I started chuckling. "Really?" I asked.
"I don't know what it is," she said, "But it sure scared him!"
I idly thumbed through my pile of work. "Actually," I said nonchalantly, "It's Rambo." I paused for a moment, and then added, "Looks pretty sweet, doesn't it?" Glancing up up from my work, I smiled a wicked little smile, and then returned to my faux typing.
Over the next hour, many students, professors and staffmembers made their pilgrimage to the second floor to hear the story and see for themselves. All that was missing was a few camels and some myrrh.
After the excitement finally wore off, my PAL, the boisterous symphony conductor finally put two and two together and remembered that a certain someone -- in addition to working in a library -- also worked in a movie theatre. The minute he burst into my office yelling,
"ALLRIGHT PAL! I KNOW YOU DID THIS!!" I erupted into fits of laughter. I had gotten him, and gotten him good.

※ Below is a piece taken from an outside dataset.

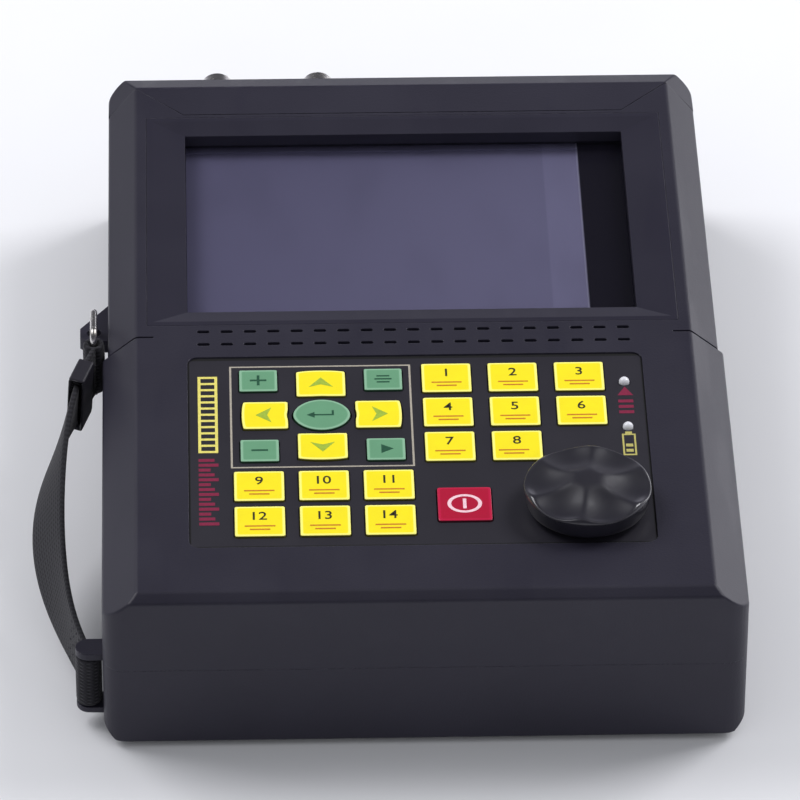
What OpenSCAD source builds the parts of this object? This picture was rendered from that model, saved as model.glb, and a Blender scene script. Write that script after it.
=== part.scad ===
// Hand-held ultrasonic flaw detector, lying on its back with the screen up.
// X runs to the right of the face, Y towards the connector end, Z out of the face.
// It is drawn with X 0 in the middle of the housing and Y 0 at the front wall. Then every piece is
// moved so that the origin lies on the rest plane, under the middle of the whole object's box.

/* [Housing] */
// Thickness of the housing without its feet
body_t = 50; // [49:0.5:54]
// Height of the rear shell, up to the parting plane
rear_t = 25; // [24:0.5:26]
// Thickness of the shell walls
wall = 2.8; // [2.4:0.1:3.2]
// Width of the flat rim beside the keypad panel
rim_w = 14.5; // [13:0.5:18]
// Width of the sloped shoulder on each side
shoulder_w = 9.5; // [8:0.5:11]
// Height of the sloped shoulder
shoulder_h = 8; // [6:0.5:10]
// How far the screen section stands in from the keypad section on each side
section_step = 1.5; // [1:0.1:2]
// Radius of the upright corners
corner_r = 6; // [4:0.5:8]
// Length of the bevel along the front edge
front_bevel = 3; // [2:0.25:4]
// Length of the slope at the connector end
end_slope = 8.5; // [7:0.5:10]
// Drop of the slope at the connector end
end_drop = 3; // [2:0.25:4]
// Face between the front edge and the keypad panel
front_margin = 22.2; // [21:0.2:26]
// Band between the keypad panel and the screen surround
band_l = 15.2; // [14.8:0.2:18]
// Length of the end cap on the face
cap_l = 22.6; // [22:0.2:26]
// Gap at the seam of the end cap
seam_gap = 0.3; // [0.2:0.05:0.5]

/* [Screen] */
// Width of the clear window
window_w = 128; // [124:1:129]
// Length of the clear window
window_l = 87; // [86:0.5:92]
// Width of the sloped strip beside the window
slope_side = 9.5; // [8:0.5:10]
// Length of the sloped strip above and below the window
slope_end = 6; // [5:0.5:8]
// Drop of the sloped strip
slope_drop = 1.2; // [0.8:0.1:1.8]
// Depth of the window below the face
window_depth = 4.7; // [4:0.1:5]
// Thickness of the window
window_t = 2; // [1.5:0.1:2.2]
// Flat rim of the surround
surround_rim = 1.8; // [1.4:0.1:2.2]
// Thickness of the surround's flange
surround_t = 1.8; // [1.6:0.1:2]
// Frame of the display module around the window, on every side
display_frame = 6; // [5:0.5:7]
// Thickness of the display module
display_t = 8; // [7:0.5:8.5]

/* [Keypad] */
// Width of a function key
key_w = 14; // [13.4:0.1:14.2]
// Length of a function key
key_l = 13.4; // [13:0.1:13.6]
// Gap between keys side by side, left block
key_gap_left = 3.9; // [3.6:0.1:4.2]
// Gap between keys side by side, right block
key_gap_right = 4.65; // [4.2:0.05:5]
// Gap between rows of keys
row_gap = 2.4; // [2.2:0.1:2.8]
// Gap between the upper and the lower rows
tier_gap = 3.6; // [3.2:0.1:4.2]
// Gap between the left and the right blocks
block_gap = 3.4; // [3.2:0.1:4]
// Panel left of the keys
pad_left = 12.4; // [11:0.2:14]
// Panel right of the keys
pad_right = 11.1; // [10.5:0.1:13]
// Panel above the keys
pad_top = 4.4; // [4:0.1:6]
// Panel below the keys
pad_bottom = 4.6; // [4:0.1:6]
// Travel of a key
key_travel = 0.4; // [0.3:0.05:0.5]
// How far the keys stand above the panel
key_proud = 0.6; // [0.4:0.05:0.8]
// Depth of the panel's pocket in the face
pad_depth = 1.6; // [1.4:0.1:1.8]
// Thickness of the panel
overlay_t = 1.2; // [1:0.05:1.3]
// Width of an arrow key that points up or down
arrow_w = 13.9; // [13.4:0.1:14.2]
// Length of an arrow key that points up or down
arrow_l = 12.3; // [12:0.1:12.6]
// Width of an arrow key that points sideways
side_arrow_w = 13.2; // [12.8:0.1:13.4]
// Length of an arrow key that points sideways
side_arrow_l = 12.5; // [12:0.1:12.8]
// Width of a corner key
corner_key_w = 10.8; // [10:0.1:11]
// Length of a corner key
corner_key_l = 10; // [9.4:0.1:10.2]
// Width of the oval centre key
oval_w = 16.6; // [16:0.1:16.8]
// Length of the oval centre key
oval_l = 14.1; // [13.6:0.1:14.3]
// Side of the power key
power_w = 15; // [14:0.2:15.4]

/* [Knob] */
// Diameter of the knob
knob_d = 35; // [32:0.5:36]
// Height of the knob
knob_h = 8; // [7.75:0.25:9]
// Gap between the knob and the face
knob_gap = 1.5; // [1.3:0.1:2]
// Push travel of the knob
push_travel = 0.5; // [0.3:0.05:0.6]
// Diameter of the encoder shaft
shaft_d = 6; // [5.8:0.1:6.2]

/* [Connectors] */
// Diameter of the bayonet barrel of a probe socket
barrel_d = 9.6; // [9.4:0.1:9.8]
// Length of the bayonet barrel
barrel_l = 9.5; // [9:0.25:11]
// Distance between the two probe sockets
socket_pitch = 30; // [28:1:32]
// Diameter of the charger socket's opening
charger_d = 5.7; // [5.5:0.1:6]

/* [Back] */
// Height of the feet below the rear shell
foot_h = 2; // [1.5:0.25:3]
// Diameter of the feet
foot_d = 12; // [10:0.5:13]
// Width of the folding stand
stand_w = 118; // [112:1:119]
// Length of the folding stand from its pivot to its free end
stand_l = 86; // [80:1:88]
// Thickness of the folding stand
stand_t = 3.6; // [3:0.1:4]
// Width of the battery pack
pack_w = 92; // [88:1:94]
// Length of the battery pack
pack_l = 70; // [66:1:71]

/* [Strap] */
// Width of the strap webbing
strap_w = 16; // [14:0.5:18]
// Thickness of the strap webbing
strap_t = 1.8; // [1.4:0.1:2.2]
// How far the strap bows out from its ends
strap_bow = 12; // [9:0.5:14]

/* [Hidden] */
$fn = 48;
// Fits and overruns
overrun = 1;
fit = 0.2;
run_fit = 0.05;
key_fit = 0.25;

// Heights through the thickness
rear_z = foot_h;
parting_z = rear_z + rear_t;
face_z = rear_z + body_t;
face_in_z = face_z - wall;
shoulder_z = face_z - shoulder_h;
front_drop = front_bevel * 2 / 3;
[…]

CODA: It's only fair to note that no good deed goes unpunished. No good prank does, either. I was the reigning Queen of Cruelty for several months until I walked into work one morning and found a photocopy of my engagement announcement taped to the front door. My engagement announcement, that is, to Boston Celtic basketball star, Larry Bird. MY PAL, the symphony conductor, had taken my recently published engagement announcement and removed every trace of my fiancee. He even went so far as to cut out the face in the original picture and substituted it, along with every mention of his name with all things Larry Bird.
"Har Har," I said dryly as I tore it off the door.
It only took me another hour and a half to remove the other two hundred copies that he had plastered all over the building.